Dazu trägt natürlich Prof. Plamen Kartaloff ganz enorm bei. Er selbst unterrichtet an der Akademie in Sofia Schauspiel und so ist es für ihn selbstverständlich, in die Psychologie jeder Rolle einzutauchen. Dafür ist – neben der Musik – der Text maßgebend, denn gerade bei Wagner, der ja seine Werke alle selbst auch gedichtet hat, müssen wir ganz besonders auf den Text achten. Prof. Kartaloff, der ein bewundernswerter Wagnerkenner ist, schafft es, uns aus dem Text heraus eine Basis zu vermitteln, auf der aufbauend wir die Rollen gestalten können und ich bin ihm dafür sehr dankbar. Darüber hinaus kennt er aber auch die Bedeutung und Aussagekraft der Musik, zeigt uns, wo Wagner bestimmte Akzente gesetzt hat und was er damit beabsichtigt hat. Diese Art Regie zu führen ist nicht nur hochinteressant, sondern für Sängerinnen und Sänger sehr entgegenkommend, denn er verbindet immer Musik, Schauspiel und seine Ideen zu einem Ganzen, dem wir überaus leicht – und mit viel Enthusiasmus – folgen können.

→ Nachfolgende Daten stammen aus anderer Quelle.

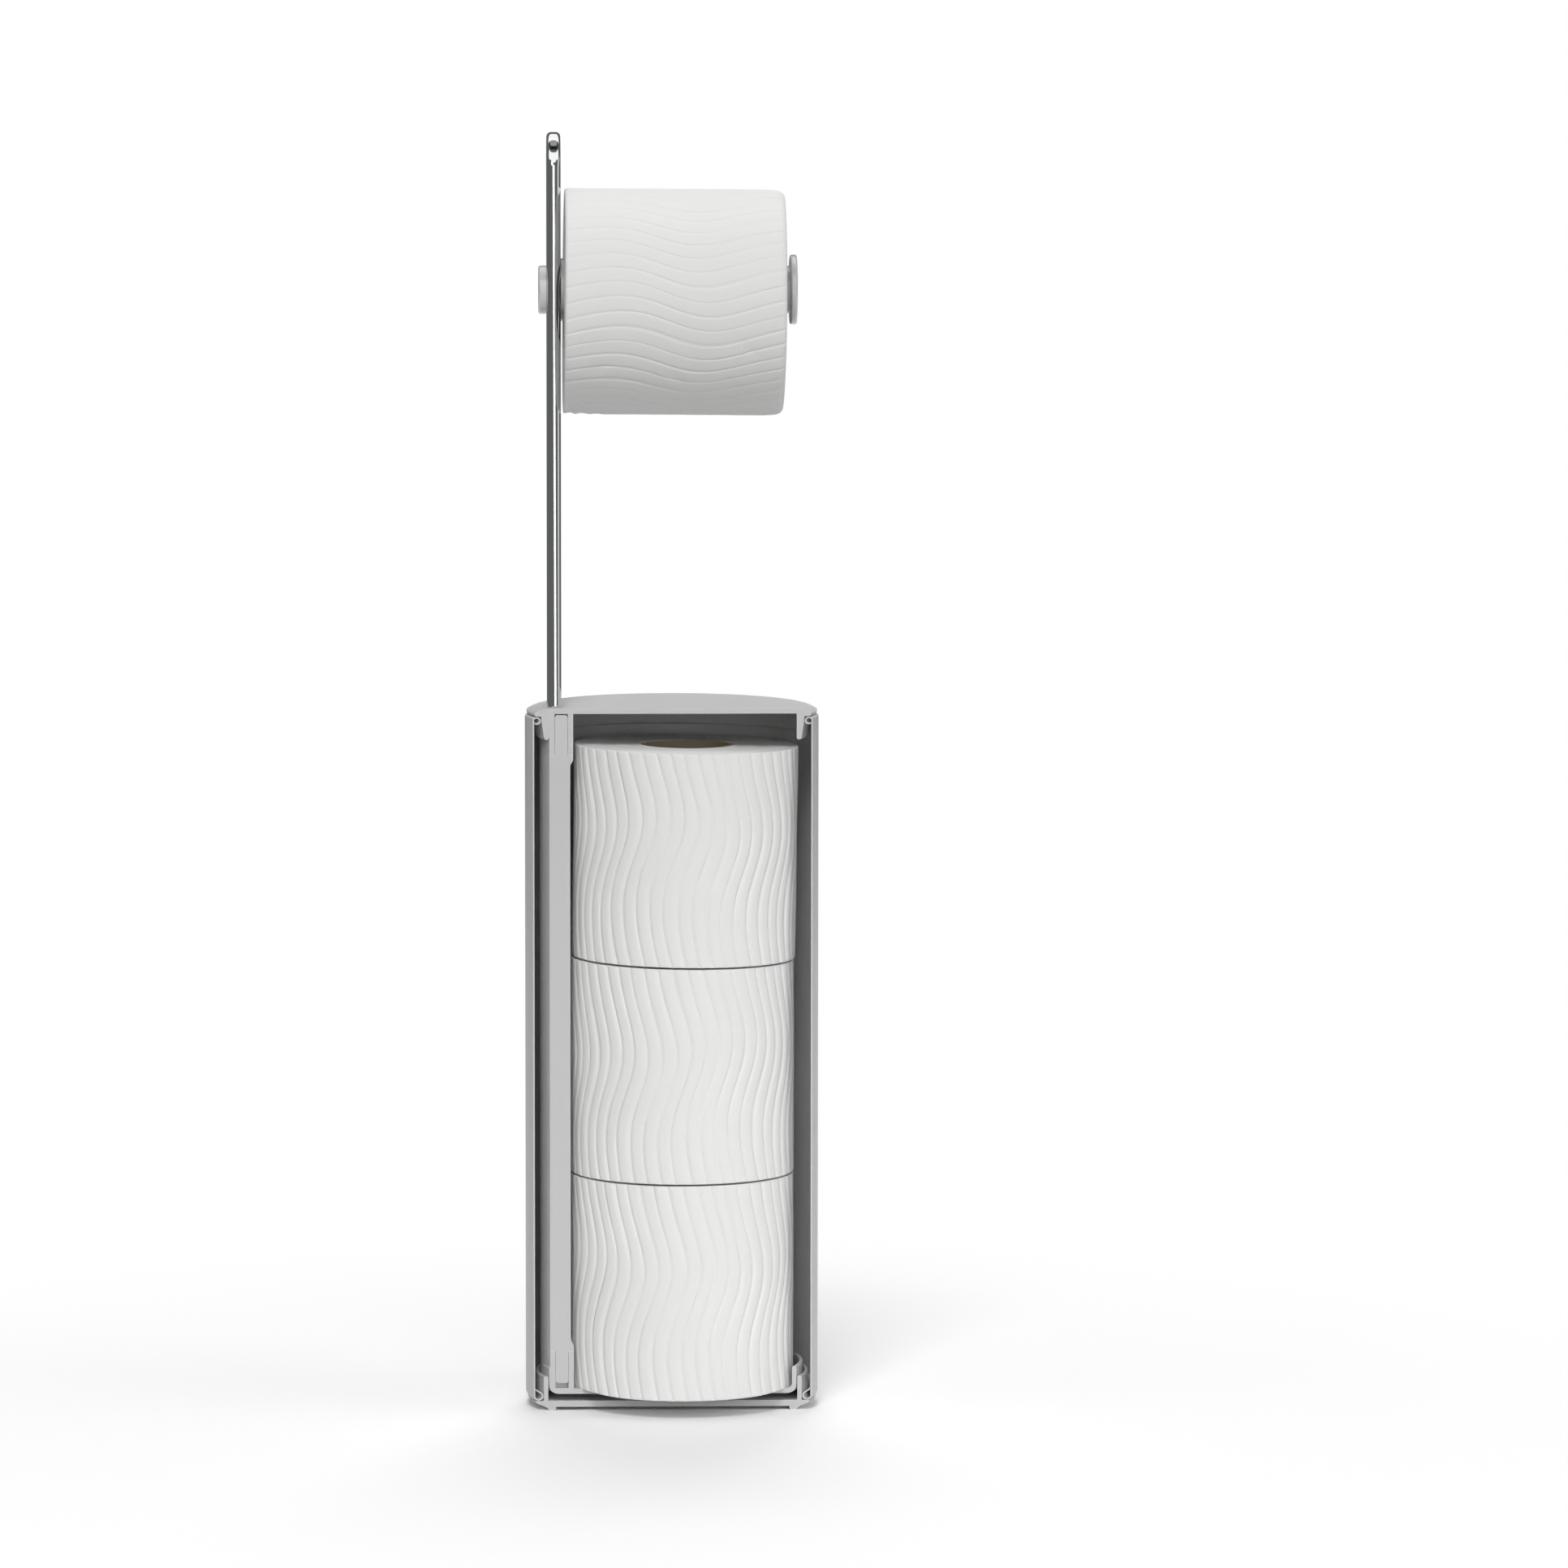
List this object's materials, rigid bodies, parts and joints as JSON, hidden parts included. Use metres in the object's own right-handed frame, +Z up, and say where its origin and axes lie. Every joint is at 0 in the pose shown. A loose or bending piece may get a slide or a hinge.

Dazu trägt hier auch die große Anna Tomowa-Sintow bei, die mit allen Sängern einzeln arbeitet und uns weiteres wertvolles Wissen vermittelt. Aus all diesen Gründen würde ich mich freuen, wenn ich in den kommenden Jahren wieder Gelegenheit bekommen könnte, in Sofia zu arbeiten.
DS: Lieber Herr Weinhappel, das sind spannende Einblicke! Herzlichen Dank für das offene und sympathische Gespräch. Ihnen wünsche ich ein erfolgreiches Debüt in Sofia mit vielen positiven Auswirkungen.
Dirk Schauß führte das Gespräch im Mai 2024.